**Exercise brief:**
Your answer should be a single number: the count of lines that include the word "three".

**Given records:**

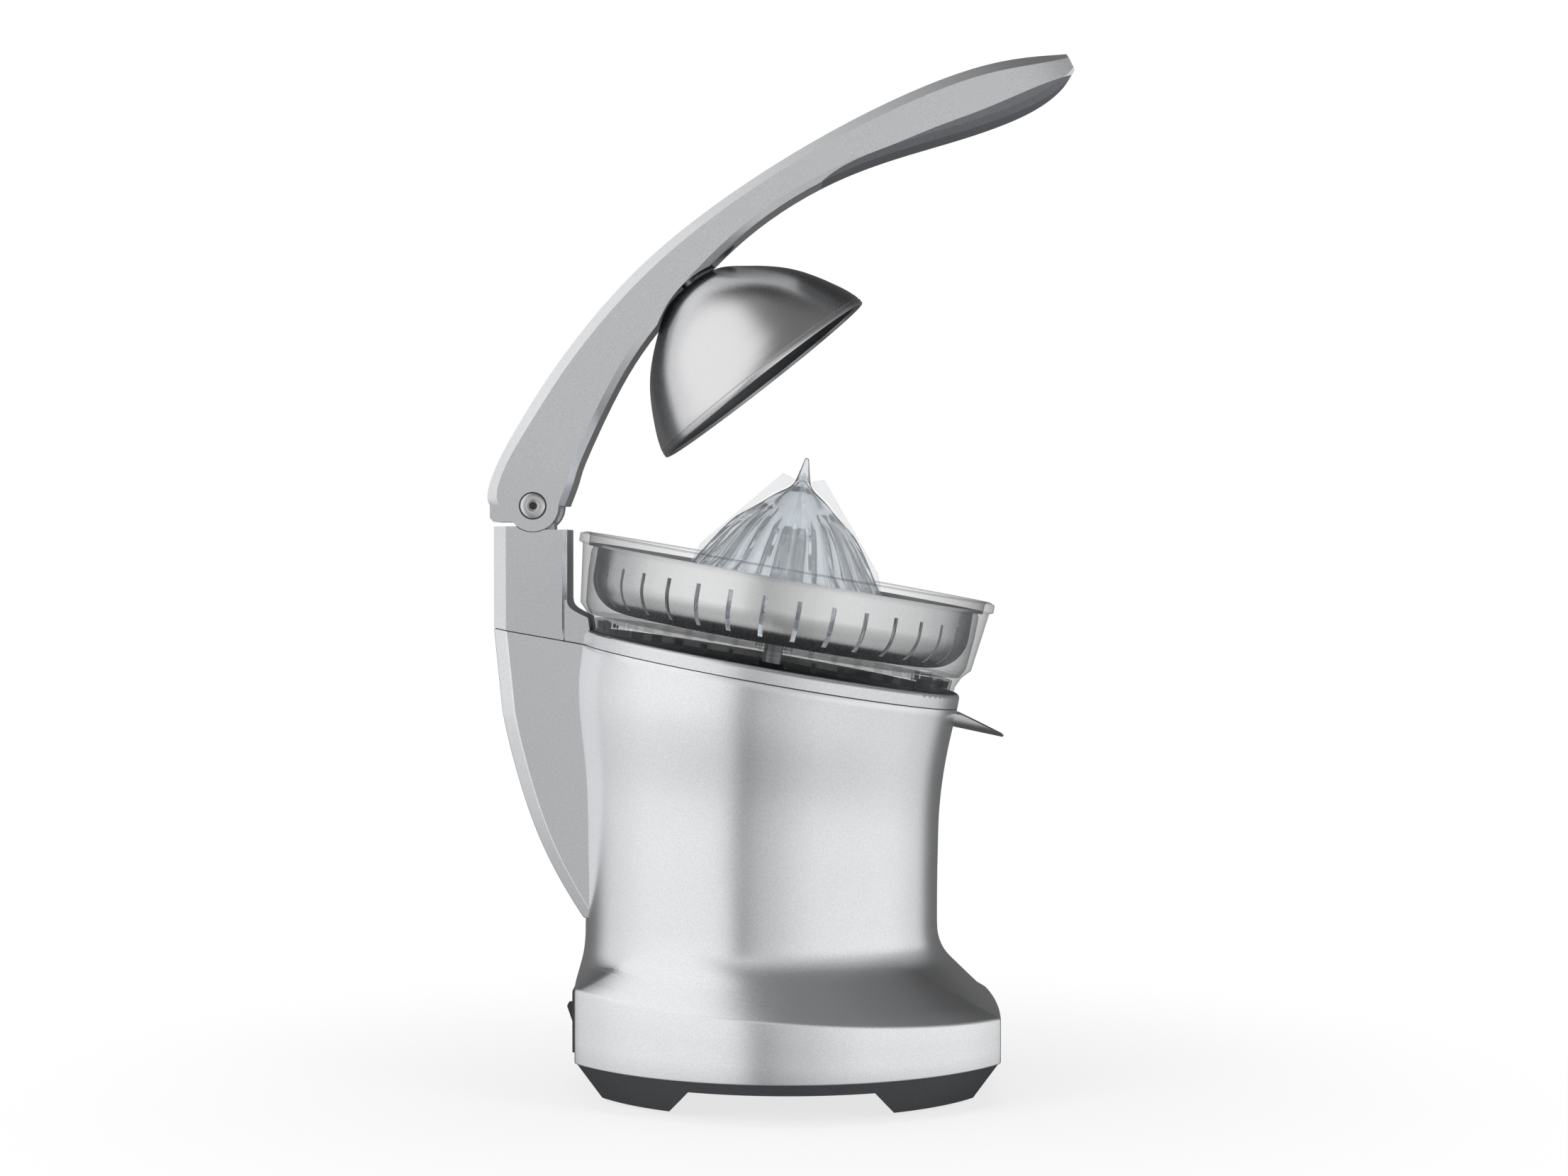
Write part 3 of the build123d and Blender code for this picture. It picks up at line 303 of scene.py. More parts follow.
* * *
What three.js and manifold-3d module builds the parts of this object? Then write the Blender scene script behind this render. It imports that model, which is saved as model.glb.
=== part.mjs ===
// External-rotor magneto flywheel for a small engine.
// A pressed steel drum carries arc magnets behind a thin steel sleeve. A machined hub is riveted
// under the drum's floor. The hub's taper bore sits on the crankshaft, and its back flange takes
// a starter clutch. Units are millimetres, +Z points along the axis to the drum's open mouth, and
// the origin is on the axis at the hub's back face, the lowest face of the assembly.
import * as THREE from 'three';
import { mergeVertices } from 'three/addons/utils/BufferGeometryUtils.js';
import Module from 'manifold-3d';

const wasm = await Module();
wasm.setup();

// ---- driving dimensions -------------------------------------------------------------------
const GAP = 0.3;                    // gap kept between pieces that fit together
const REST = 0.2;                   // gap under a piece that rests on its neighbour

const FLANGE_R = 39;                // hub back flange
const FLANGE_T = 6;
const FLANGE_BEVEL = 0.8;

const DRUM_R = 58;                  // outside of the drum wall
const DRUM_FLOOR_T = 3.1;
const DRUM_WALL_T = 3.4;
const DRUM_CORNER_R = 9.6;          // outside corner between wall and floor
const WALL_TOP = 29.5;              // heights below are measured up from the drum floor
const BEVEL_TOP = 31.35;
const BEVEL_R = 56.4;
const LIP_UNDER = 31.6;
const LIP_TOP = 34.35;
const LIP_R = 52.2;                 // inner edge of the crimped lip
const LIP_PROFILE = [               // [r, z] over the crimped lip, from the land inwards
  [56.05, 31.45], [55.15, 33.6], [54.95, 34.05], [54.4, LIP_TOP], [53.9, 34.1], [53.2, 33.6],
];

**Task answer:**
3